# Ghost shrimp disapearing?.........



## redcobra (Feb 20, 2005)

Purchased some ghost shrimp (10) the other day and went to check the next morning they were all gone. I have mostly tetras and platys; all small fish and a male betta. I also have two medium size; (3-4 inch) plecos. Are the plecos eating all the ghost shrimp?..........


----------



## joycould (Mar 13, 2007)

My guess would be your betta. I had one that thought ghost shrimp were very tasty snacks.


----------



## redcobra (Feb 20, 2005)

Really!............ I thought that it would be the plecos. The betta stays on top of the tank mostly because I have a floating plant on top for him to stay in. I have a 55 gal tank. Also the shrimp are larger than the bettas mouth; so how could he eat 10 ghost shrimp?............


----------



## Raul-7 (Feb 4, 2004)

Do you know what species of pleco you have? I keep Cherry shrimp with my carnivorous plecos and have yet to witness any predation (even on the fry). Although plecos are large, their mouths are not the best for active predation, they tend to eat smaller prey like bloodworms and insect larvae.


----------



## joycould (Mar 13, 2007)

My betta took great joy in hunting them down. He knew the cave was where they were and would wait his chance.


----------



## newbie314 (Mar 2, 2007)

Hope it is quieter than listening to him eat snails.
Man, my son's betta sounds like he is breaking glass, and this is with a plexiglass tank


----------



## bullitt (Jan 31, 2008)

do you have the tank fully covered at the top?if not look behind your tank.ghost shrimp will jump out very easy when there is fish in the tank.it has happend to me.


----------



## NatalieT (Mar 20, 2007)

Did you find your shrimp? My ghost shrimp disappeared for several days when I first added them to my tank, but then they re-appeared later. I wondered if this is what happened to yours, too.

Natalie


----------



## lauraleellbp (Jan 31, 2008)

Even small fish like tetras and platys can "team up" on shrimp... Also, if your ghost shrimp were meant to be feeders, they might just have finally given in to having been kept in poor conditions before you got them?
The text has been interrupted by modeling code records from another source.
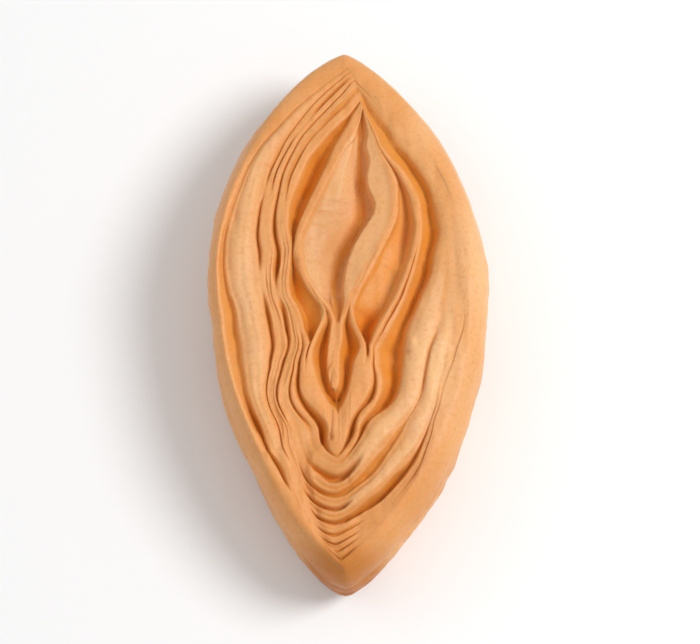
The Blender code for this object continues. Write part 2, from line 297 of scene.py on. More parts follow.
BULGES = (
    Bulge(8, RIGHT, -32, 0, 0.5),
    Bulge(6, RIGHT, -38, -3, 0.45),
    Bulge(2, LEFT, -37, 40, 0.7),
    Bulge(11, BOTH, -29, -8, 0.15),
)
BULGE_SHARE = 0.18  # a band bulges by at most this part of its width

# Spots: place, reach across and along, and size. Of marks it is their height (pits are negative), and
# of patches how much paler or darker they make the crust.
Spot = namedtuple("Spot", "x y reach_x reach_y size")
MARKS = (
    Spot(-2.6, -24, 0.35, 0.5, -0.6),
    Spot(-12.6, -26.8, 0.6, 0.9, 0.7),
    Spot(-3.4, 15.6, 3, 0.35, -0.2),  # wrinkles of the sheet in the eye
    Spot(-3.7, 13.8, 2.6, 0.35, -0.15),
    Spot(-2.2, 17.6, 1.6, 0.4, -0.2),
    Spot(10.6, -7.6, 0.7, 0.9, 0.6),
    Spot(9.6, -9.4, 0.6, 0.7, -0.7),
    Spot(8.9, 6, 0.8, 1, 0.4),
    Spot(-9, 6.5, 0.6, 0.9, -0.6),
    Spot(-19, 14, 0.7, 1.6, -0.4),
)

# Slits of the lower fan: between left and right, measured from the centre line, the gap is open.
# Above its top it is open as elsewhere.
Slit = namedtuple("Slit", "gap left right top")
SLITS = (
    Slit(1, -2, 4.6, -31),
    Slit(2, -2.8, 4.8, FAN_TOP),
    Slit(3, -3.4, 5, -26),
    Slit(4, -3.8, 5.4, FAN_TOP),
    Slit(5, -4.8, BEYOND, FAN_TOP),
    Slit(6, -6, 3.4, FAN_TOP),
    Slit(7, -7.2, BEYOND, FAN_TOP),
    Slit(8, -6.4, 5.2, FAN_TOP),
)

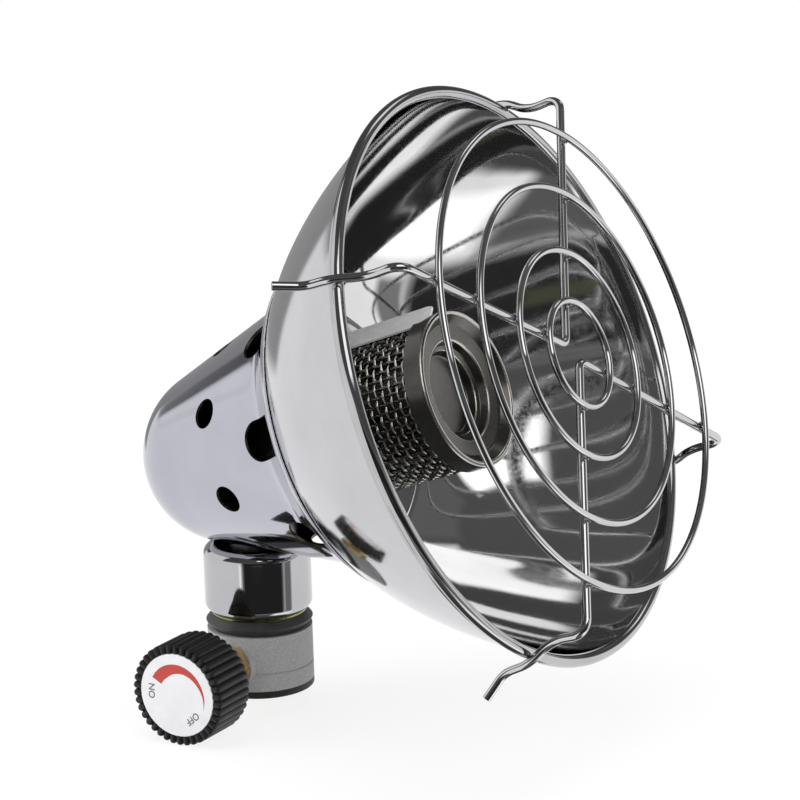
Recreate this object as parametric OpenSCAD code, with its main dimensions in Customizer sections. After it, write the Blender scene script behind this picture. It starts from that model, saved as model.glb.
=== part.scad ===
// Portable propane heater head: polished reflector, burner, wire guard and a screw-on valve.
// Millimetres. Origin: centre of the cartridge thread's mouth, at the underside of the valve.
// +Z runs up the stem, the head faces +X and the knob points to -Y.

/* [Stem] */
// Height of the lowest rubber seat ring
seat_h = 2.1; // [1.5:0.1:3]
// Radius of the die-cast valve body and of its seat ring
body_r = 14.6; // [13:0.1:17]
// Height of the valve body above the seat ring
body_h = 15.3; // [14:0.1:18]
// Height of the groove's middle above the underside of the valve
groove_h = 7; // [5:0.1:10]
// Width of the groove round the valve body
groove_w = 0.7; // [0.4:0.1:1]
// Radius of the cartridge thread's wall (7/16-28 UNEF)
thread_r = 5.6; // [5.5:0.05:5.8]
// Length of the cartridge thread
thread_len = 5.4; // [4.5:0.1:5.6]
// Wall of the brass thread insert
insert_wall = 2.6; // [1.6:0.1:3]
// Height of the black double-bevel ring
bevel_h = 4.2; // [3:0.1:6]
// Largest radius of the double-bevel ring
bevel_r = 14.9; // [14:0.1:17]
// How far the two bevels run in
bevel_cut = 1.7; // [0.5:0.1:2.5]
// Thickness of the yellow passivated washer under the cup
washer_t = 0.6; // [0.4:0.1:1]
// How far the washer's edge lies inside the cup's side
washer_in = 1.7; // [1:0.1:3]

/* [Cup] */
// Radius of the chrome cup
cup_r = 14.9; // [14:0.1:17]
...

Then they for sure would have gone down the fish bellies...


----------



## ballsmyberries (Feb 21, 2007)

i've seen my betta hunt shrimps like an apache hovering on it's target.......very interesting sight.......


----------



## PMD (May 3, 2005)

Teach your betta a lesson. Toss a juvie Macrobrachium species in his tank. (kidding.. do not try this)


----------



## DMHdispute (Oct 23, 2007)

newbie314 said:


> Hope it is quieter than listening to him eat snails.
> Man, my son's betta sounds like he is breaking glass, and this is with a plexiglass tank


bettas eat snails? If so im going betta shopping on my day off. (clown loaches are rare at my lfs's for some reason)


----------